9) What does Rabeinu Tam say about someone who retained these blemished animals for a long period of time?


(a) Rav Nachman restricts 'Ma'os S'tumin Yiplu li'Nedavah' (in our Mishnah), to money, but not to pieces of silver.
Why not?

(b) Rav Nachman bar Yitzchak agrees with him with regard to beams of wood, but not with regard to pieces of silver.
Why is that?

(c) How will we explain the preclusion of beams of wood or pieces of silver according to Resh Lakish, who learns Ma'os S'tumin from a Pasuk, and not from a Halachah?

(d) And what is then the Machlokes between Rav Nachman and Rav Nachman bar Yitzchak regarding pieces of silver?

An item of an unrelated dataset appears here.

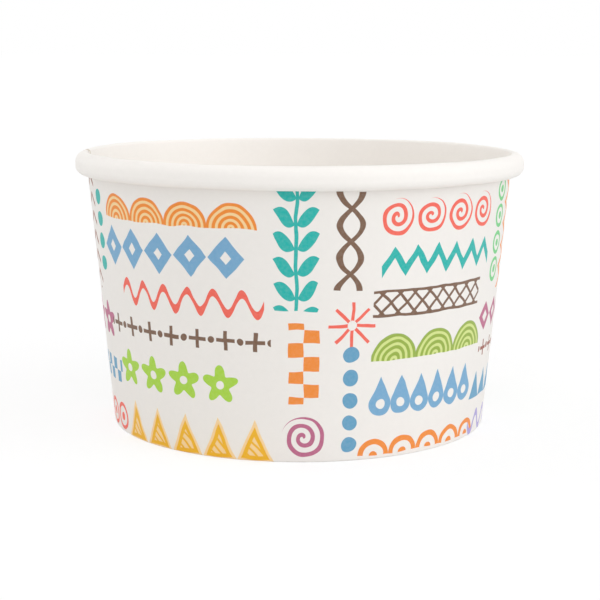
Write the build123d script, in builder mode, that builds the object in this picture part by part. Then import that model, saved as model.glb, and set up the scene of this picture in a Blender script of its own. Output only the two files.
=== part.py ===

(a) Rav Shimi bar Ashi, who assumes that the above Amora'im derive their views from a Halachah le'Moshe mi'Sinai ('Ma'os', ve'Lo Naska ... , and that Rav Nachman considers Naska to be 'Ma'os's, because that is what it stands to be used for) queries this Halachah on the grounds that, by the same token, we ought then to say 'Ma'os ve'Lo Ofos'.
What does this mean (see Rosh)?

(b) Why can this not pertain to chickens and the like (which are unfit to be brought as Korbanos, and) which, in turn, are unfit to be used as Korbanos (like pieces of silver and planks, which we just precluded from 'Ma'os')?

(c) Why do we initially think that the Kashya on birds must pertain to a case of someone who is Chayav Kinin (e.g. a Metzora) and not to the case of Nazir?

(d) How is it in fact, possible to establish it even by a Nazir as well?

(a) What does Rav Chisda say about the two birds brought by someone who is Chayav to bring a a Kein? How do they become fixed?

(b) What problem does Rav Shimi bar Ashi now have with regard to the Halachah 'Ma'os ve'Lo Naska ... ve'Lo Ofos', as we explained above?